How can I not love any painter who has gone down in history as the “Raphael of Cats?” This brief biography of Gottfried Mind, a Crazy Cat Man after my own heart, comes from Champfleury's "The Cat, Past and Present." (1885):
Mind was born at Berne in 1768; his fatter was of Hungarian origin. He studied drawing with Freudenberger, a painter who occupies only a small place in the history of art. "A special taste," says M. Depping,"led Mind to draw animals, or rather two kinds of animals, bears and cats. The latter especially were his favourite subjects, he delighted in painting them in all sorts of attitudes, singly or in groups, with truth and naturalness which have never been surpassed. His pictures were, one might almost say, cat-portraits; he gave every shade of expression to their soft and cunning faces; he lent infinite variety to the graceful attitudes of kittens playing with their mother; he depicted the silky coat of the cat perfectly; in short, the cats that were painted by Mind seemed to be alive. Mdme. Lebrun, who never failed to purchase some of this painter's works on each of her visits to Switzerland, called him "the Raphael of Cats." Several royal personages, travelling in his country, desired to purchase Mind's cats, which were carefully preserved in portfolios by Swiss amateurs, and others.
The painter and his cats were inseparable; while he worked his favourite she-cat was almost always by his side, and he carried on a sort of conversation with her. Sometimes she would sit on his knees; two or three kittens would be perched on his shoulders; and he would remain in this attitude for hours without stirring, lest he should disturb the companions of his solitude. He was not by any means so considerate towards visitors of the human species, whom he received with undisguised ill-humour.

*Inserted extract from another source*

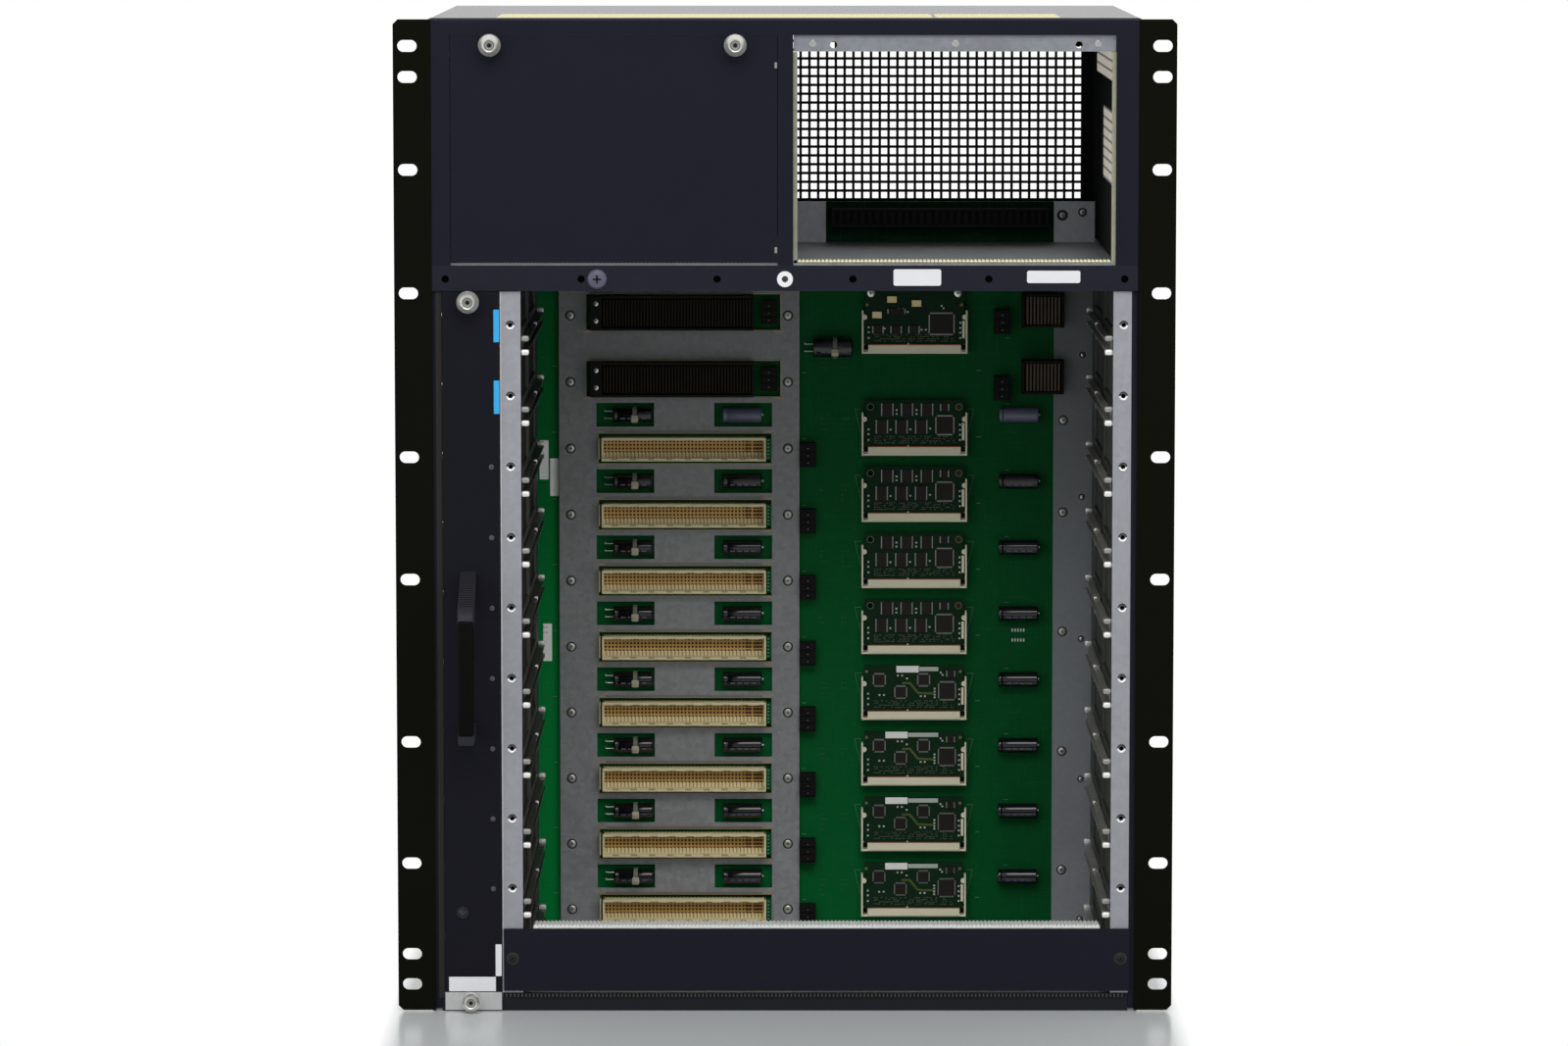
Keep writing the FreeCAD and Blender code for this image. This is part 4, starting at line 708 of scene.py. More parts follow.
class Form:
    """A bmesh in millimetres with the finishes that its faces use."""

    def __init__(self, palette: list[Finish] | None = None) -> None:
        """Starts an empty form."""
        self.mesh = bmesh.new()
        self.palette = [] if palette is None else palette

    def part(self) -> "Form":
        """Starts a smaller form that shares this one's finishes."""
        return Form(self.palette)

    def cover(self, verts: Iterable[bmesh.types.BMVert], finish: Finish) -> list[bmesh.types.BMFace]:
        """Gives the faces round some vertices a finish."""
        if finish not in self.palette:
            self.palette.append(finish)
        faces = list({face for vert in verts for face in vert.link_faces})
        for face in faces:
            face.material_index = self.palette.index(finish)
        return faces

    def soften(self, verts: Iterable[bmesh.types.BMVert], width: float, segments: int) -> None:
        """Bevels the edges between some vertices."""
        edges = list({edge for vert in verts for edge in vert.link_edges})
        bmesh.ops.bevel(
            self.mesh, geom=edges, offset=width, offset_type="OFFSET", segments=segments,
            profile=0.5, affect="EDGES", material=-1,
        )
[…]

Mind probably never in his whole life experienced more profound grief than that which was caused by the general massacre of cats by the police of Berne, in 1809. This severe measure was dictated by terror; an epidemic of madness having broken out among the cats. He contrived to save his dear Minette by hiding her, but his sorrow for the death of the eight hundred cats that were sacrificed to the public safety was overwhelming: he never was entirely consoled. It gave him great pleasure to examine pictures or drawings which represented animals. Woe to the painters who had not represented his favourite species with perfect fidelity! They obtained no favour from him, let their talent in any other direction be ever so great. During the winter evenings he still contrived to occupy himself with his beloved animals by cutting out cats and bears in chestnuts. The pretty trifles, which were executed with marvellous skill, had a great sale.
Mind was a short man, with a big head, very deep set eyes, a reddish-brown complexion, a hollow voice, and a sort of rattle in his throat, which, added to his gloomy expression, produced a repulsive effect on those who saw him for the first time. He died at Berne, on the 8th November, 1814. The lines of Catullus on the death of Lydia's sparrow were cleverly parodied and applied to him:—
Lugete, o feles, ursique lugete,
Mortuus est vobis amicus;
also another line by an ancient poet:—
Felibus atque ursis flebilis occidit.
[Note: Google translates this Latin--no doubt very roughly--as "Mourn, all you cats, bears mourn, He is dead to you, friend; Cats and bears lament."
Modern historians usually refer to Mind as autistic, or even mentally disabled, but my guess is he was simply a genuine misanthrope who preferred cats to people. I am the last person in the world to hold that against him.]